▸ Exercise
Take the data below and repeat it exactly.

▸ Records supplied
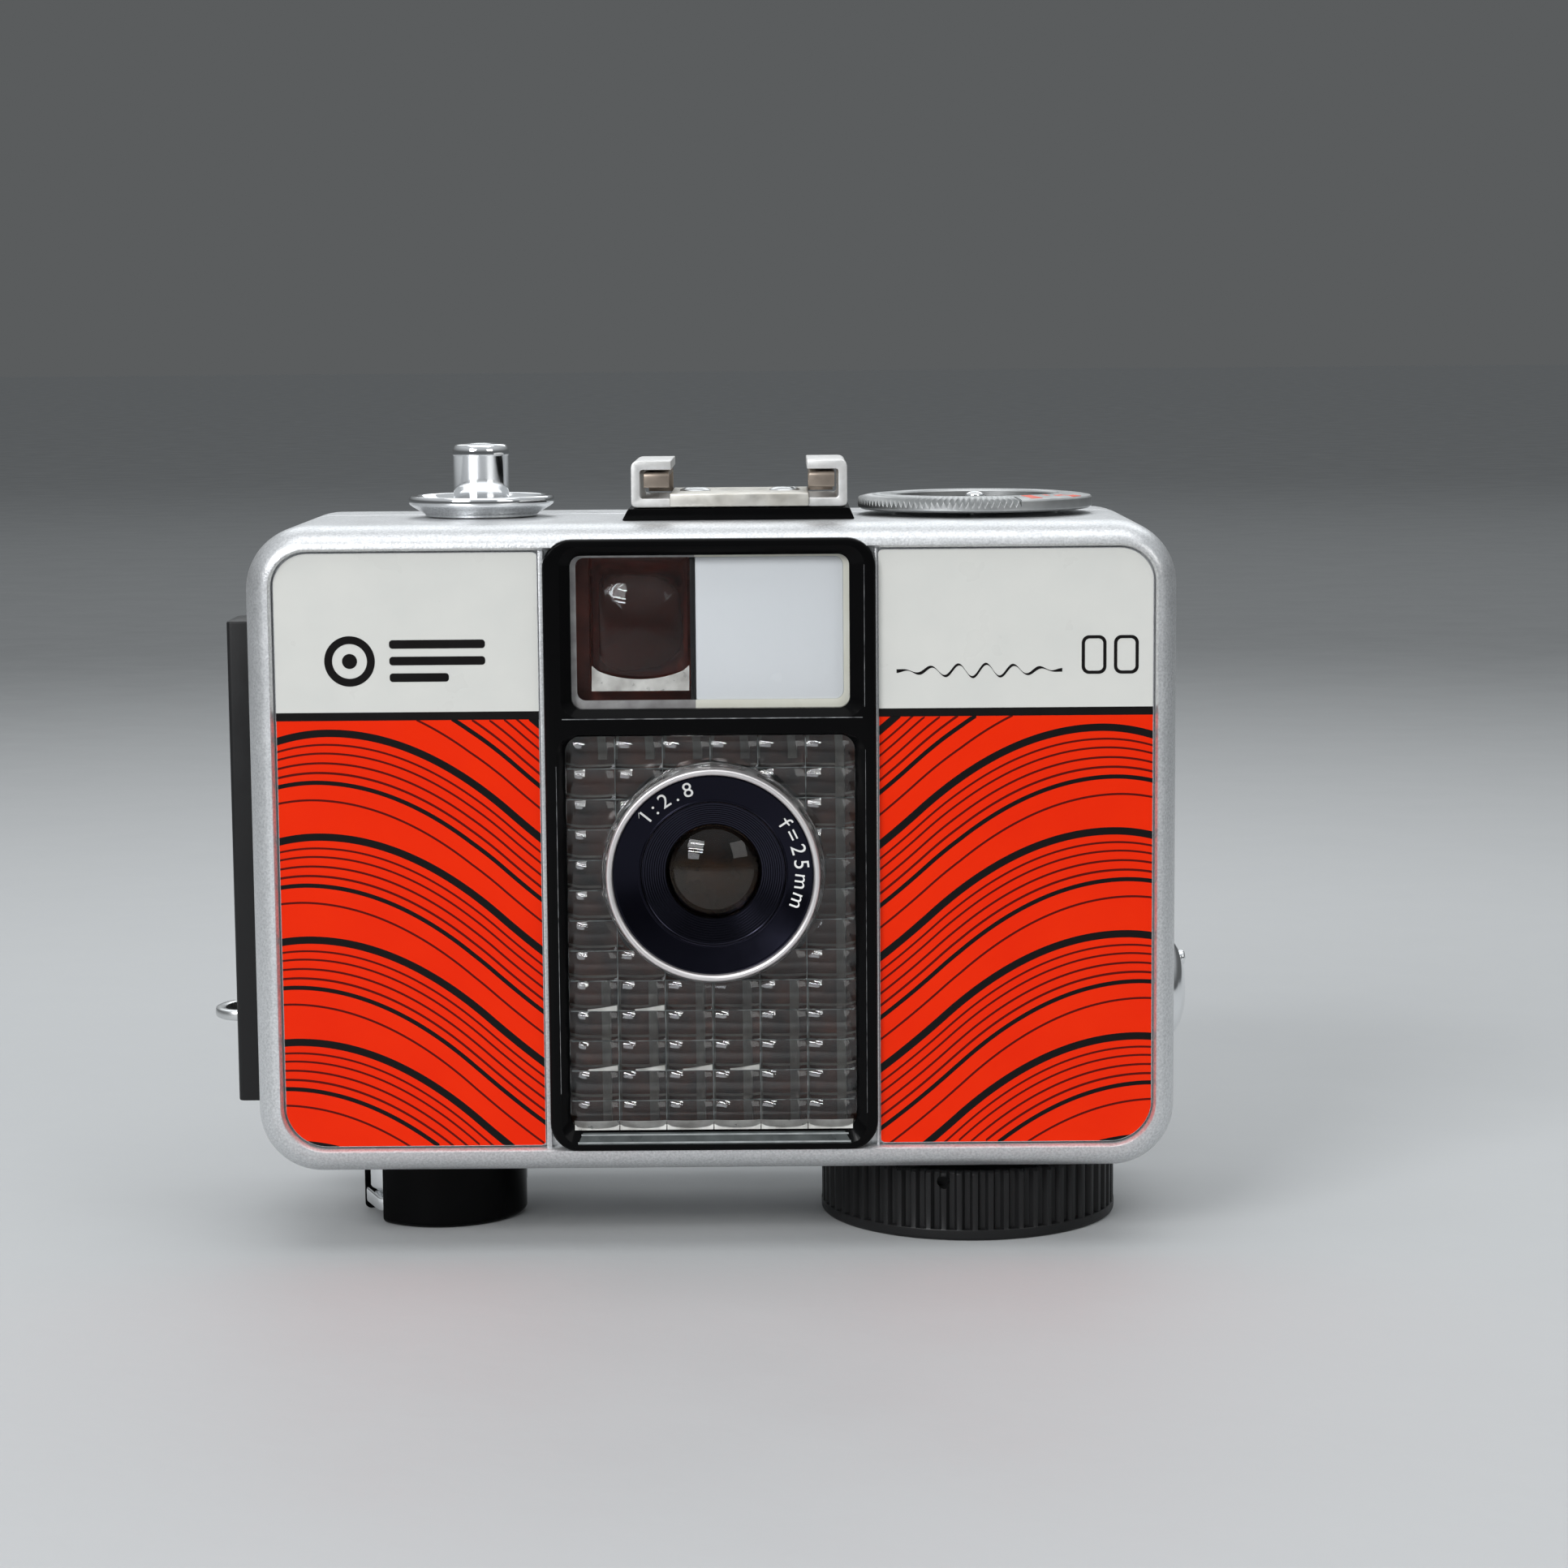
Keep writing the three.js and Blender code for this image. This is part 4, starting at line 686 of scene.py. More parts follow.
RIM_GREY = finish(
    "window_lip_grey", "clear_plastic", (0.52, 0.51, 0.51), 0.3, 0.3, wear=(2.0, 0.1), cloud=(1.6, (0.3, 0.29, 0.29),
    0.9)
)
FACET = finish(
    "lit_clear_facet", "clear_plastic", (0.7, 0.7, 0.67), 0.26, 0.45, wear=(0.8, 0.2), cloud=(2.0, (0.34, 0.33, 0.31),
    0.9)
)
TUNNEL = finish(
    "finder_tunnel_black", "satin_black", (0.1, 0.026, 0.018), 0.35, wear=(2.0, 0.1), cloud=(3.0, (0.3, 0.075, 0.05),
    0.9)
)

# ---- Meter window ----------------------------------------------------------------------------

COLUMNS, ROWS, PITCH_X, PITCH_Z, LEFT, TOP = 6, 14, 4.44, 2.863, -13.52, 41.57
LENS_Z = 28.85


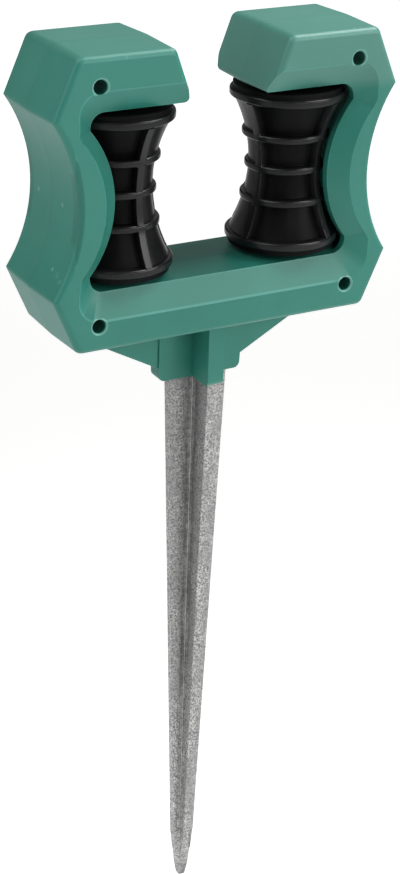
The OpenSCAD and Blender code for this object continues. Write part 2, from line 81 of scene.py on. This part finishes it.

▸ Full solution
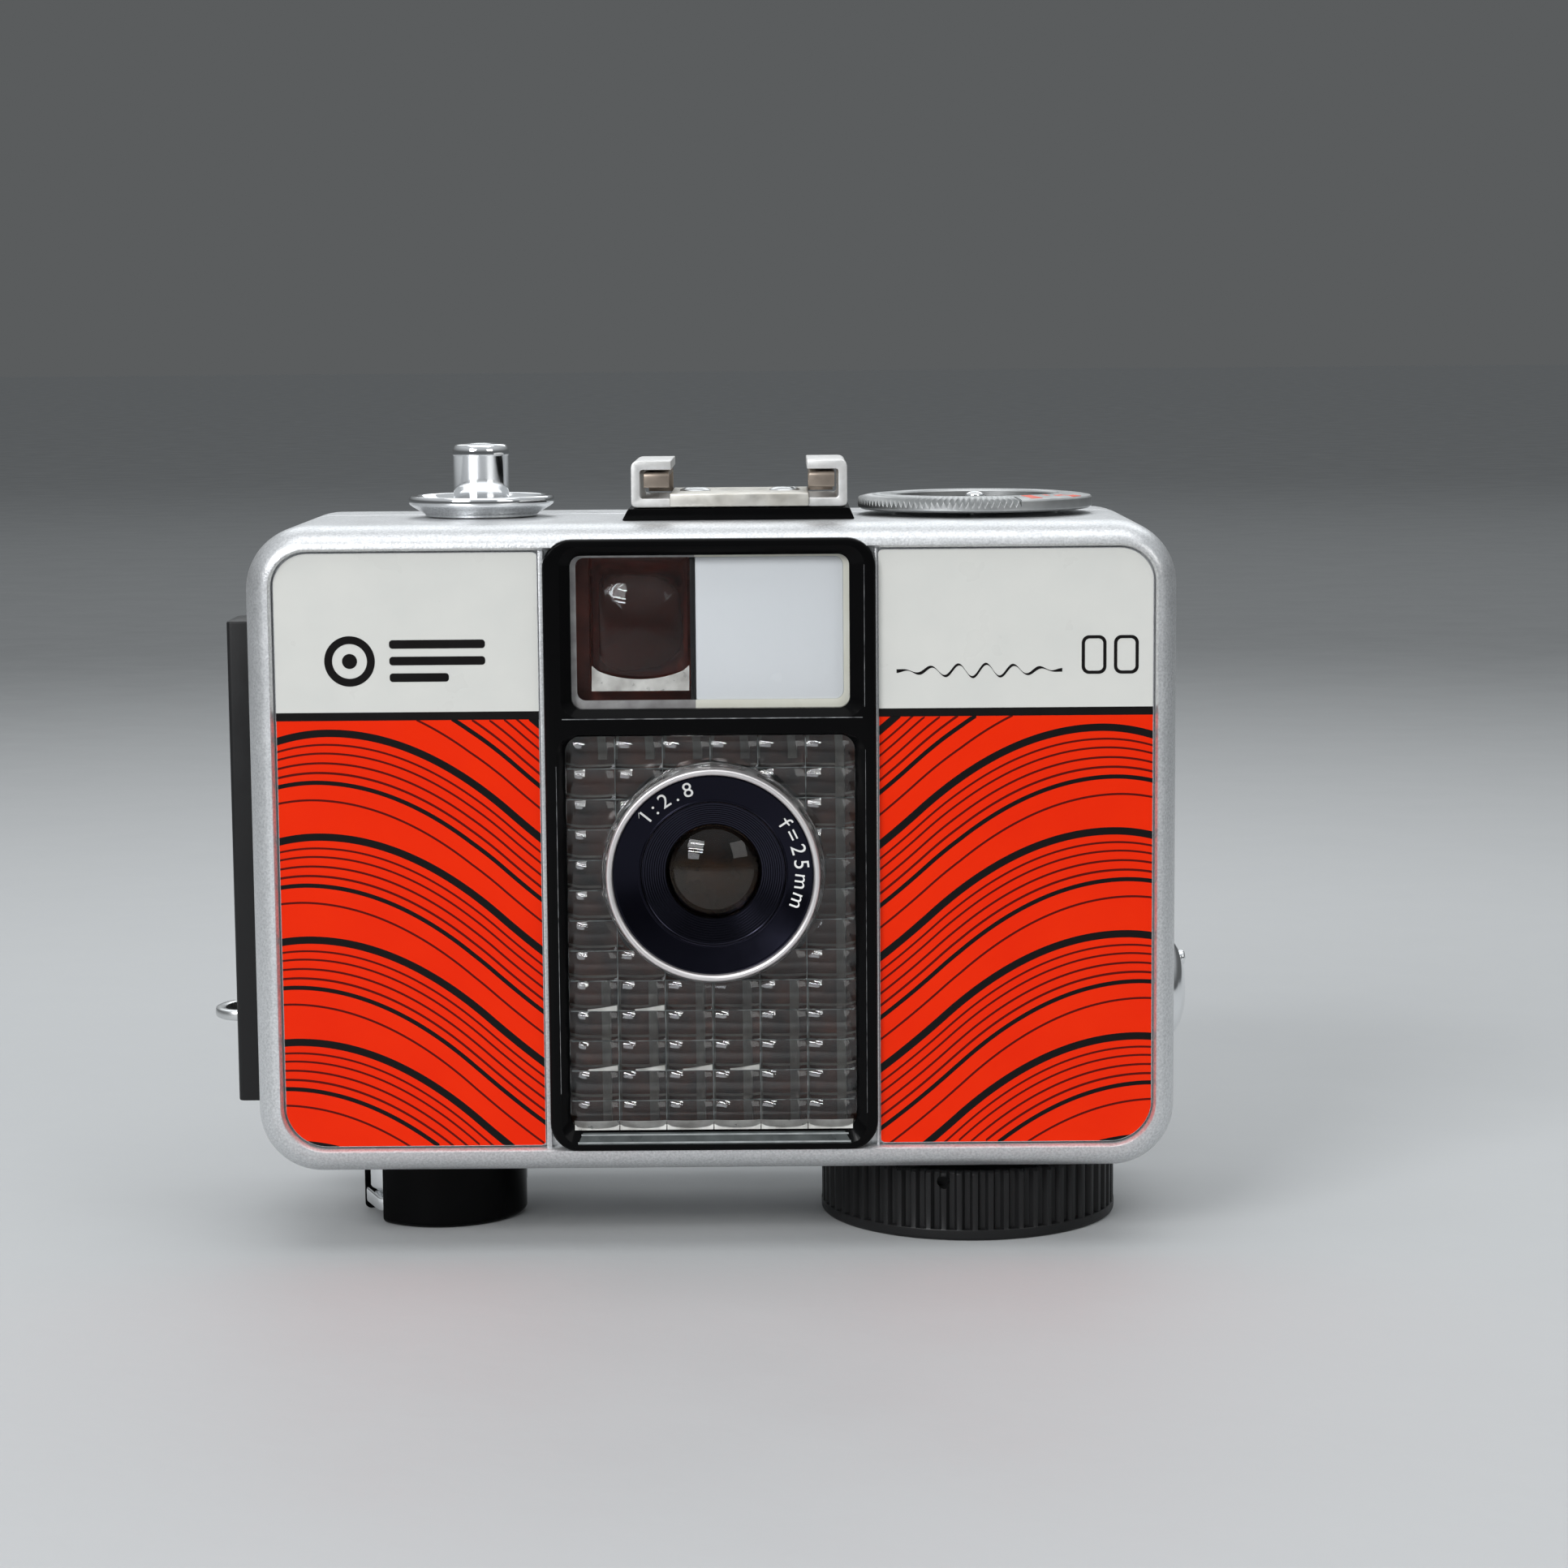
Keep writing the three.js and Blender code for this image. This is part 4, starting at line 686 of scene.py. More parts follow.
RIM_GREY = finish(
    "window_lip_grey", "clear_plastic", (0.52, 0.51, 0.51), 0.3, 0.3, wear=(2.0, 0.1), cloud=(1.6, (0.3, 0.29, 0.29),
    0.9)
)
FACET = finish(
    "lit_clear_facet", "clear_plastic", (0.7, 0.7, 0.67), 0.26, 0.45, wear=(0.8, 0.2), cloud=(2.0, (0.34, 0.33, 0.31),
    0.9)
)
TUNNEL = finish(
    "finder_tunnel_black", "satin_black", (0.1, 0.026, 0.018), 0.35, wear=(2.0, 0.1), cloud=(3.0, (0.3, 0.075, 0.05),
    0.9)
)

# ---- Meter window ----------------------------------------------------------------------------

COLUMNS, ROWS, PITCH_X, PITCH_Z, LEFT, TOP = 6, 14, 4.44, 2.863, -13.52, 41.57
LENS_Z = 28.85


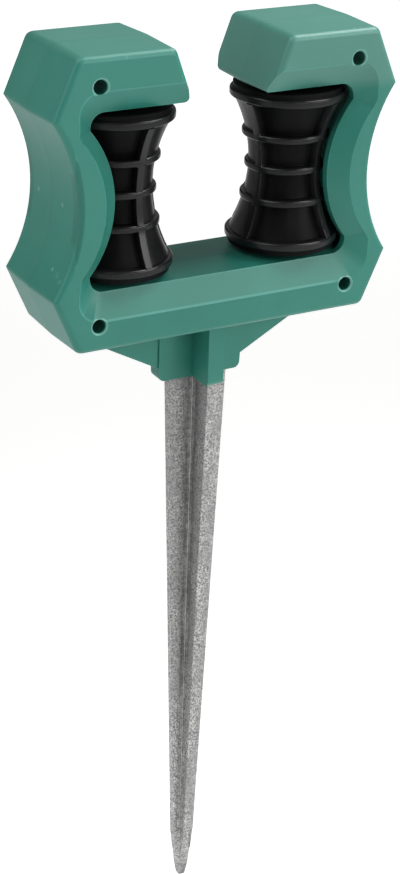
The OpenSCAD and Blender code for this object continues. Write part 2, from line 81 of scene.py on. This part finishes it.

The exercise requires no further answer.